Study Finds Breast Cancer Risk Due to Progestins in HRT
WebMD Health News

March 5, 2003 -- Women who take combination hormone replacement therapy for more than four years are at very high risk of breast cancer compared with women who have never used HRT. But estrogen-only HRT is virtually free of breast-cancer risk, a Swedish study suggests.

The findings, from a study of some 30,000 women age 25-65, appear in the March 15 issue of Cancer, the journal of the American Cancer Society. Researchers Håkan L. Olsson, MD, PhD, and colleagues at University Hospital, Lund, Sweden, interviewed the women between 1990 and 1992. They then followed their health status through 2001. Nearly 3,700 of the women said they'd used various forms of HRT.

As did the U.S. Women's Health Initiative (WHI) study, Olsson's team found that HRT containing progestins raised breast-cancer risk. This risk more than quadrupled in women who used continuous progestin/estrogen HRT. It more than tripled in women using progestin-only HRT, and more than doubled in women using sequential progestin/estrogen HRT -- continuous estrogen doses with periodic progestin doses

"We found that all HRT preparations containing progestins raise the risk for breast cancer -- considerably higher than we thought before," Olsson tells WebMD. "After four years, combined progestin/estrogen HRT -- whether continuous or sequential -- and progestin-only regimens give women a high risk of breast cancer."

In stark contrast, women who received estrogen-only HRT had no added breast-cancer risk.

"I think this study has a positive message," Olsson says. "We are able actually to tailor a hormone therapy for a woman with menopausal symptoms that will minimize her risk of breast cancer. But the present combined agents are not good. So if women must use them, it should be for less than two years."

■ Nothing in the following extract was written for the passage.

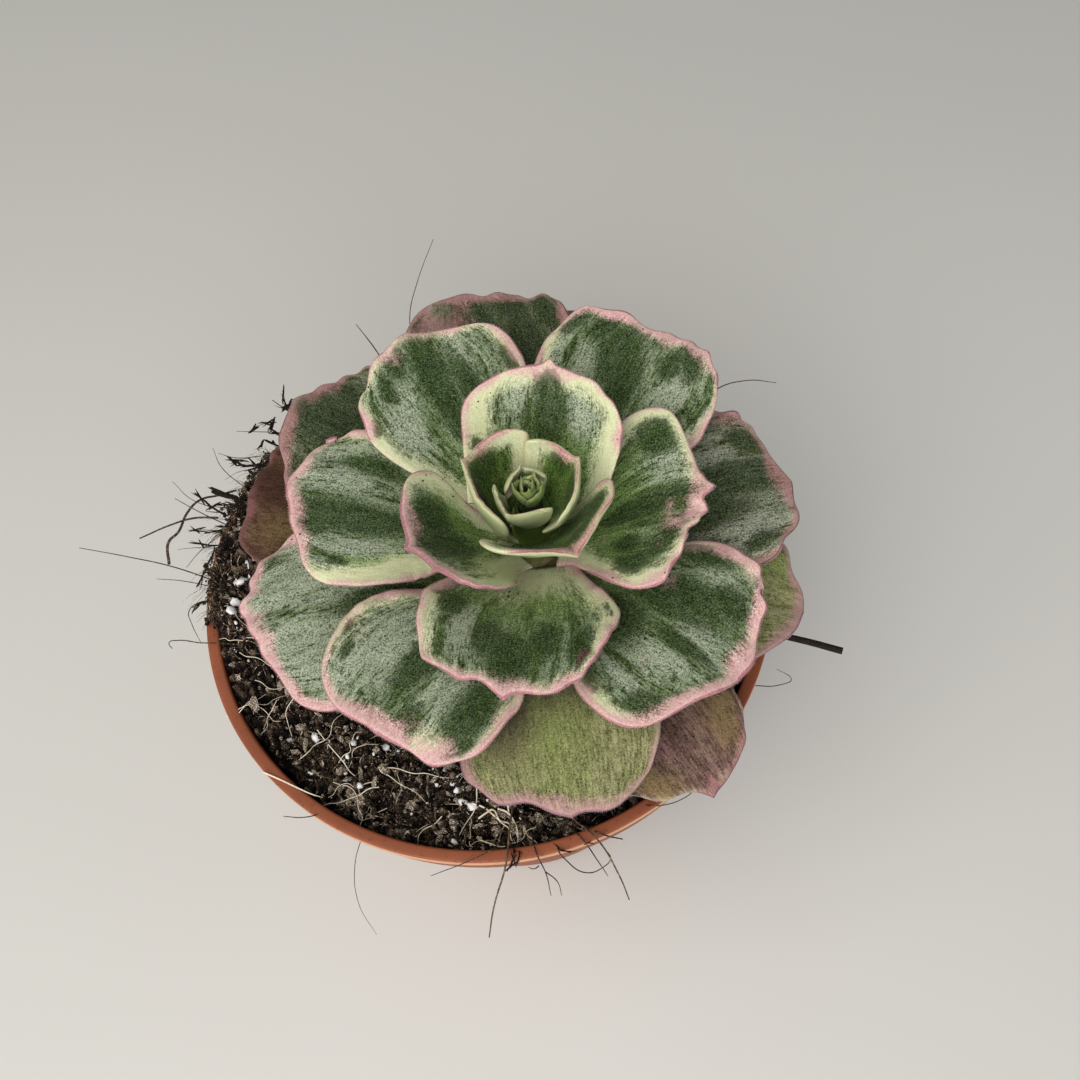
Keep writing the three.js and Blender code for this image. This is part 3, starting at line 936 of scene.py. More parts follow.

Estrogen is the heart of HRT. But estrogen alone raises a woman's risk of uterine cancer. Nature's way of dealing with this problem is to increase estrogen levels during part of the menstrual cycle, and to increase progesterone levels during another part of the cycle. Progestin -- synthetic progesterone -- mimics this cycle. But the way it's been used in the past clearly substitutes breast-cancer risk for uterine-cancer risk.